### WHAT YOU HAVE TO DO
Transcribe, exactly as they appear, the line that contains "doc.recompute()", the line that contains "bpy.data.objects.remove(obj)", and every line in between, and nothing else.

### SUPPLIED MATERIAL
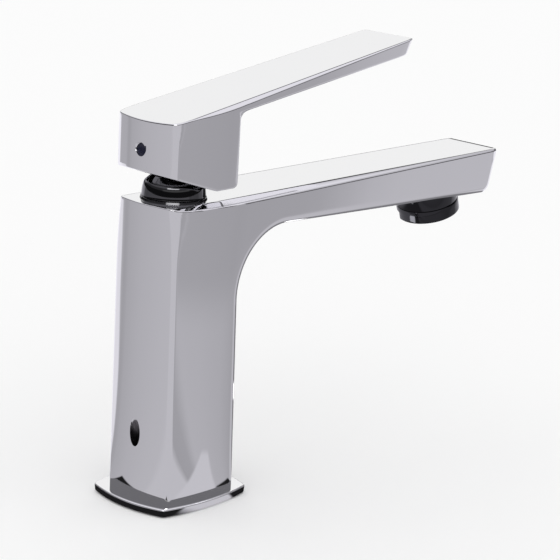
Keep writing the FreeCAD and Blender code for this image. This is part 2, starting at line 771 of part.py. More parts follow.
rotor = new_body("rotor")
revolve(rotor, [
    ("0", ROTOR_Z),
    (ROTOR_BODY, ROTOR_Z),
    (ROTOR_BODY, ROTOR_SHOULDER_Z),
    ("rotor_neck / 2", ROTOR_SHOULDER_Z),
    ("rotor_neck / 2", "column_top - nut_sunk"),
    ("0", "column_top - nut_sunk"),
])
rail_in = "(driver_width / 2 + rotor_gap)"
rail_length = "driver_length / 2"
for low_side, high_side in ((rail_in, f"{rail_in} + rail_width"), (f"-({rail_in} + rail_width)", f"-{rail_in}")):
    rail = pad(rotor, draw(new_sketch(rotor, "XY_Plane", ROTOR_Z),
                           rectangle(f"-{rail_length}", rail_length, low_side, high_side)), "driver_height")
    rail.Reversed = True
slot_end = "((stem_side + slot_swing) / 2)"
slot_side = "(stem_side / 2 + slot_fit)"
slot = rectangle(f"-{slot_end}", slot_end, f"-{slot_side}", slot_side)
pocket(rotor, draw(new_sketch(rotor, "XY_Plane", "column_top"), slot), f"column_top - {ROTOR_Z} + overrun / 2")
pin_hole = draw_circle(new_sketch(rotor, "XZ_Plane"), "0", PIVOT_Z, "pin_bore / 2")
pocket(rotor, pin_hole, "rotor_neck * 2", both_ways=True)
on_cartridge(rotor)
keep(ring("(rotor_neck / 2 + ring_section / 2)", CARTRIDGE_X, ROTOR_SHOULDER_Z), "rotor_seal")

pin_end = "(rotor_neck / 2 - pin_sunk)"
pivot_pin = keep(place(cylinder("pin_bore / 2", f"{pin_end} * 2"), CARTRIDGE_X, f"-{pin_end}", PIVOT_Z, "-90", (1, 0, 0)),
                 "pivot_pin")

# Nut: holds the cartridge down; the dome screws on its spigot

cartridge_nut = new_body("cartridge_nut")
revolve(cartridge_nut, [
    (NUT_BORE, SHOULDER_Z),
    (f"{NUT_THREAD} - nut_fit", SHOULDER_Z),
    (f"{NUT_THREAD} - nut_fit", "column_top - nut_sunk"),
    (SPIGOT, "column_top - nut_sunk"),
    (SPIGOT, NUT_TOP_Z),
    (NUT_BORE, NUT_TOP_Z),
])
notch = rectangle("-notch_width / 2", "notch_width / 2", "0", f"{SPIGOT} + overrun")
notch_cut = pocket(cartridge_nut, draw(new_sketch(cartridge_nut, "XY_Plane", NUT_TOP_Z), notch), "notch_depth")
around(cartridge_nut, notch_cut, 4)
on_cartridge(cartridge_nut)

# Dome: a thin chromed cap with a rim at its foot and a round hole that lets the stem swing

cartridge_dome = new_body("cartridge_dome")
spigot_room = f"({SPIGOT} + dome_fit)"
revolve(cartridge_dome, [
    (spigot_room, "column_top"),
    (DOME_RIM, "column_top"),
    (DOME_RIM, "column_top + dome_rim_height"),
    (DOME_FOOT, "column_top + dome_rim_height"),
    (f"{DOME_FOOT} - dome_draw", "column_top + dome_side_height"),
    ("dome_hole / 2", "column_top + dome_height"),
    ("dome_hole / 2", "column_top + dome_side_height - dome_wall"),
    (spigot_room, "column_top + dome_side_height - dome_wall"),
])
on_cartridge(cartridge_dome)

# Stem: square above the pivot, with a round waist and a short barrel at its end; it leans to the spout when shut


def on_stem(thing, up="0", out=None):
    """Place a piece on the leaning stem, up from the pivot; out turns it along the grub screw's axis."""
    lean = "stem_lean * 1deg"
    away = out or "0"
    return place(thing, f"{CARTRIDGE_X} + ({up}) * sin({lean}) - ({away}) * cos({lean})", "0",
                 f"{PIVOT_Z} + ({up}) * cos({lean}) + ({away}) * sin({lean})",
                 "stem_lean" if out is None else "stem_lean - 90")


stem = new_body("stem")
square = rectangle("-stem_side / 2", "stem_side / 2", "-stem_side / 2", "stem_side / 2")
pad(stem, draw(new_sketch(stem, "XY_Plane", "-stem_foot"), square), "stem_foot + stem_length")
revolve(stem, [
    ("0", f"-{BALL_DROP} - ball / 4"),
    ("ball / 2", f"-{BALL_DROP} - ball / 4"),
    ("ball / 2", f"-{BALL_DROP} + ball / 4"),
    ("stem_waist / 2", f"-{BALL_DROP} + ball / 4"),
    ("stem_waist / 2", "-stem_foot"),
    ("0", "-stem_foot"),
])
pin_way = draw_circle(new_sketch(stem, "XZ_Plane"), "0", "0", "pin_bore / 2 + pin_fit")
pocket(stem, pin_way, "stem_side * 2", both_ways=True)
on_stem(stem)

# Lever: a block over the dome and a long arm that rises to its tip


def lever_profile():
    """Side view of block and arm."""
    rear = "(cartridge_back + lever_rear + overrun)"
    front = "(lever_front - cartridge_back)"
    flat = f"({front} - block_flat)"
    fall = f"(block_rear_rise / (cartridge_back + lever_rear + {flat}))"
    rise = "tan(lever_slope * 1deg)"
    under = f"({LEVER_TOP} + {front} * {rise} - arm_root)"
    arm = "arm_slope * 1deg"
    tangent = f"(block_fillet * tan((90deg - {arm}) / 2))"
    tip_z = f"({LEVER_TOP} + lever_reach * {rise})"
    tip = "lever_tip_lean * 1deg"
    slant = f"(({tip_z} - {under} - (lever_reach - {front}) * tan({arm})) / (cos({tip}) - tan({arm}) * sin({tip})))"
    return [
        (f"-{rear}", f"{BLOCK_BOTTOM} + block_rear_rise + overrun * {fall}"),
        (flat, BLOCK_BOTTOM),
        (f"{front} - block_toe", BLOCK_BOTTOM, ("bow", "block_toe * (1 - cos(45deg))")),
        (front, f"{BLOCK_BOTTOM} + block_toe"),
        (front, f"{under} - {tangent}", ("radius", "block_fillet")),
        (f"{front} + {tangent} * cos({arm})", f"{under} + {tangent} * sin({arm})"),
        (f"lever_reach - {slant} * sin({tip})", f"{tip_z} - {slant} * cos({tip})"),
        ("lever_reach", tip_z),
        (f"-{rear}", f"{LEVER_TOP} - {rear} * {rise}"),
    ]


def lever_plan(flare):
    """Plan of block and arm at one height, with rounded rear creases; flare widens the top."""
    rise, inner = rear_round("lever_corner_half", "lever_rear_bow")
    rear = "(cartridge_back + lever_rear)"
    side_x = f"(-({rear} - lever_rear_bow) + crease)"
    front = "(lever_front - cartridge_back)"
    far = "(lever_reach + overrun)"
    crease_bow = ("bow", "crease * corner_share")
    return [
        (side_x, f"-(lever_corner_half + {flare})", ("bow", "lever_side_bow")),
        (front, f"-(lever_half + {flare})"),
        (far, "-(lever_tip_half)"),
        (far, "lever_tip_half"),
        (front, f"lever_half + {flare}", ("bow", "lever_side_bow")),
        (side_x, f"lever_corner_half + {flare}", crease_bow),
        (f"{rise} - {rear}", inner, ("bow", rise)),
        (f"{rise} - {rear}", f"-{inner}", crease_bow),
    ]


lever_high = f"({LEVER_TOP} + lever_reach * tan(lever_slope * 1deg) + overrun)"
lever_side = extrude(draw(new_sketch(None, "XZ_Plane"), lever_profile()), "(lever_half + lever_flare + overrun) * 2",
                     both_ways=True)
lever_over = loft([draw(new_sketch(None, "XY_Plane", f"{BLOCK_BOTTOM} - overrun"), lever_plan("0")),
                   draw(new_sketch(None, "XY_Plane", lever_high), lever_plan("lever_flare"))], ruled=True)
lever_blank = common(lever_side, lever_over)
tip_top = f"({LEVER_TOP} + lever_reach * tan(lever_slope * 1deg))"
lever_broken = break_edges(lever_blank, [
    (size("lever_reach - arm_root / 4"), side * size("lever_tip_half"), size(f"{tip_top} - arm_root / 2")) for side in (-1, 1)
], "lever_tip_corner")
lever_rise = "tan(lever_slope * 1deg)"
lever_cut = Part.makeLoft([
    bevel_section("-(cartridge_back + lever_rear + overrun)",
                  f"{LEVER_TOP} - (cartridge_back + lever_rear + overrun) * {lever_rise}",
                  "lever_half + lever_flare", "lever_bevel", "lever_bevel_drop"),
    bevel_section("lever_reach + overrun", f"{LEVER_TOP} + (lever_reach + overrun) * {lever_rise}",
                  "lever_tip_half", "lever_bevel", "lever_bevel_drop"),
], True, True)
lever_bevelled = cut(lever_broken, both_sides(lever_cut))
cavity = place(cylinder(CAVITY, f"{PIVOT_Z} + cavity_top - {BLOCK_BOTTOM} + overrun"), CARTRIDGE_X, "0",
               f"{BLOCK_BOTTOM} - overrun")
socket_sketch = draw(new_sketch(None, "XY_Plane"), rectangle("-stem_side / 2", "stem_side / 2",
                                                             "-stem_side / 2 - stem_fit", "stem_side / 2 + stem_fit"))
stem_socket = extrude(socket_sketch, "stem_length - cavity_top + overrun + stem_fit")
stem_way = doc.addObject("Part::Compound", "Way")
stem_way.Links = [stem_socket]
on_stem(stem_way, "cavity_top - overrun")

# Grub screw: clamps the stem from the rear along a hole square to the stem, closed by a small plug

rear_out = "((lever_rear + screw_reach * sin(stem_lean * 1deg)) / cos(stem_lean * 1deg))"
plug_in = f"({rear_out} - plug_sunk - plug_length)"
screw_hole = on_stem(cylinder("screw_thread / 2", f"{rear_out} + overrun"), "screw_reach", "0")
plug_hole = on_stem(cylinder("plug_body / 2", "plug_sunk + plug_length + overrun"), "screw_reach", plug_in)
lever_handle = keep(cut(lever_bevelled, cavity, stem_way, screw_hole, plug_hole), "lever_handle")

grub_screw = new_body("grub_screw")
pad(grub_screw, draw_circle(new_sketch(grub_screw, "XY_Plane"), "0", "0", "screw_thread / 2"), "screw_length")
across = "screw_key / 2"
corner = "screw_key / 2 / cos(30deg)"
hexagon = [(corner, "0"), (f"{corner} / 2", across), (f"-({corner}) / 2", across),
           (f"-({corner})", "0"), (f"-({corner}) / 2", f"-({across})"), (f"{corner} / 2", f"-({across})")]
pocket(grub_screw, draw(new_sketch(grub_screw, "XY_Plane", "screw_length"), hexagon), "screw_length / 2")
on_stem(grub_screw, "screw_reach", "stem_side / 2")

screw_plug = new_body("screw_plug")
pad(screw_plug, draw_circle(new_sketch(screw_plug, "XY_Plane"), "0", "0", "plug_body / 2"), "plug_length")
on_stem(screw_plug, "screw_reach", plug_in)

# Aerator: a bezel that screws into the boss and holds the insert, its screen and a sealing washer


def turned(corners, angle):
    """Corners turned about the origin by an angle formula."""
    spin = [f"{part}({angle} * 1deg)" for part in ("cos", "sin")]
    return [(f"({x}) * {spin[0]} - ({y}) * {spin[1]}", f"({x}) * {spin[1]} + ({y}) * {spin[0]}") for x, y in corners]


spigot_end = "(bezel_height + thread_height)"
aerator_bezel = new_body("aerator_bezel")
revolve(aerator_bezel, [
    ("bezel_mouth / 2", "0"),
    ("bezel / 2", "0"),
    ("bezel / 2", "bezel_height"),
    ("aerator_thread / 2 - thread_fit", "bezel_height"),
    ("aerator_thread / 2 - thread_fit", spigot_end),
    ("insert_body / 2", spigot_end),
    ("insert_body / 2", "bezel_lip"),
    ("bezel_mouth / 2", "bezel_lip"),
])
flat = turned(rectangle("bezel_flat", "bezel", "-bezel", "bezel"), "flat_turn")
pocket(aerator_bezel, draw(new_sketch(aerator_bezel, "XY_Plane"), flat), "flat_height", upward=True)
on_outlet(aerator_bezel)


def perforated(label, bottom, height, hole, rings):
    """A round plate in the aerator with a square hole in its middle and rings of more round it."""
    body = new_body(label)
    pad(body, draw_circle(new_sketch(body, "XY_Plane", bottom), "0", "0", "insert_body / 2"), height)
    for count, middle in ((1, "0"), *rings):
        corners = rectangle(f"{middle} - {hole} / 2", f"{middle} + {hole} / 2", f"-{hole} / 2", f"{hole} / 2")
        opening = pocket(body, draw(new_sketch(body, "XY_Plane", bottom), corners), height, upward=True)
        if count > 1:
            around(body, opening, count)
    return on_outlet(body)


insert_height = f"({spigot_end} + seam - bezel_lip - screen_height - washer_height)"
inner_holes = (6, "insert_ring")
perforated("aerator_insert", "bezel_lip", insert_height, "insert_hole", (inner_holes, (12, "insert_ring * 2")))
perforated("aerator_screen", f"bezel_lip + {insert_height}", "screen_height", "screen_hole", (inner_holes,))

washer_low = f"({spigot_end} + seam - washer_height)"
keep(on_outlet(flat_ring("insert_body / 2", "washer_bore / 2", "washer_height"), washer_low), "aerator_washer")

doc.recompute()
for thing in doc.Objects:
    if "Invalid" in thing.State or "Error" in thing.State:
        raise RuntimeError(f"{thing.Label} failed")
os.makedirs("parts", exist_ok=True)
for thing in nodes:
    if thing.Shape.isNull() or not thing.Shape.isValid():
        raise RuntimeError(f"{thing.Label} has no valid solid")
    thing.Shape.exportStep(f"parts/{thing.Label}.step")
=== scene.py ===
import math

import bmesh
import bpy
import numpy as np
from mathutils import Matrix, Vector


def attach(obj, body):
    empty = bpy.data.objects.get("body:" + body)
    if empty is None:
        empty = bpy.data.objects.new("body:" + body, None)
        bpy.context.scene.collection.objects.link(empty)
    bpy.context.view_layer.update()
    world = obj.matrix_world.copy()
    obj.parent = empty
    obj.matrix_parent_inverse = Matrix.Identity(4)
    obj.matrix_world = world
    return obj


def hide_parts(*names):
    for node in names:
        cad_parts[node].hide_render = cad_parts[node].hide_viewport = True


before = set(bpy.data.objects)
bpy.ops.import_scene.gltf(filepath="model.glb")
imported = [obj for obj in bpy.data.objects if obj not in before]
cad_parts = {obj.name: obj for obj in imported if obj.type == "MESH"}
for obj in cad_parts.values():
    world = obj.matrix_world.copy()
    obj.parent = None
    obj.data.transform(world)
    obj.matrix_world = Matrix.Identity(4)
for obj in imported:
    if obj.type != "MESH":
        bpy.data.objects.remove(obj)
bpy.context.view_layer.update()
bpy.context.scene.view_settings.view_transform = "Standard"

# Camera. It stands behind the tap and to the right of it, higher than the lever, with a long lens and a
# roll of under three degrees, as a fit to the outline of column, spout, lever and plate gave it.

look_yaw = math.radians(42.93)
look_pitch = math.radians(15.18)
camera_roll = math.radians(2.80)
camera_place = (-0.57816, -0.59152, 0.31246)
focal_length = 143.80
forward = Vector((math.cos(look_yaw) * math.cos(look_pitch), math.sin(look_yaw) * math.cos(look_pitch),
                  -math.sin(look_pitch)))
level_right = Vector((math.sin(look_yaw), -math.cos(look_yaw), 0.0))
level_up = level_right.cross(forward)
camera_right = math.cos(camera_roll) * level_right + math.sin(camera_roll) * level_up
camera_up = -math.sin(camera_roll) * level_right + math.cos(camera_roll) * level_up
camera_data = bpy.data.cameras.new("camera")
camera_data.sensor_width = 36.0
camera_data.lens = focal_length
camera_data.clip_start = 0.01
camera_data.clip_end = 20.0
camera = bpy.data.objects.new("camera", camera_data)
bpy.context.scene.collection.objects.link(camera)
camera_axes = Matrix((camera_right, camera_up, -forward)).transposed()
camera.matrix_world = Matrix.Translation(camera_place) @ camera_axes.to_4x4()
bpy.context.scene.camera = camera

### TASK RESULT
doc.recompute()
for thing in doc.Objects:
    if "Invalid" in thing.State or "Error" in thing.State:
        raise RuntimeError(f"{thing.Label} failed")
os.makedirs("parts", exist_ok=True)
for thing in nodes:
    if thing.Shape.isNull() or not thing.Shape.isValid():
        raise RuntimeError(f"{thing.Label} has no valid solid")
    thing.Shape.exportStep(f"parts/{thing.Label}.step")
=== scene.py ===
import math

import bmesh
import bpy
import numpy as np
from mathutils import Matrix, Vector


def attach(obj, body):
    empty = bpy.data.objects.get("body:" + body)
    if empty is None:
        empty = bpy.data.objects.new("body:" + body, None)
        bpy.context.scene.collection.objects.link(empty)
    bpy.context.view_layer.update()
    world = obj.matrix_world.copy()
    obj.parent = empty
    obj.matrix_parent_inverse = Matrix.Identity(4)
    obj.matrix_world = world
    return obj


def hide_parts(*names):
    for node in names:
        cad_parts[node].hide_render = cad_parts[node].hide_viewport = True


before = set(bpy.data.objects)
bpy.ops.import_scene.gltf(filepath="model.glb")
imported = [obj for obj in bpy.data.objects if obj not in before]
cad_parts = {obj.name: obj for obj in imported if obj.type == "MESH"}
for obj in cad_parts.values():
    world = obj.matrix_world.copy()
    obj.parent = None
    obj.data.transform(world)
    obj.matrix_world = Matrix.Identity(4)
for obj in imported:
    if obj.type != "MESH":
        bpy.data.objects.remove(obj)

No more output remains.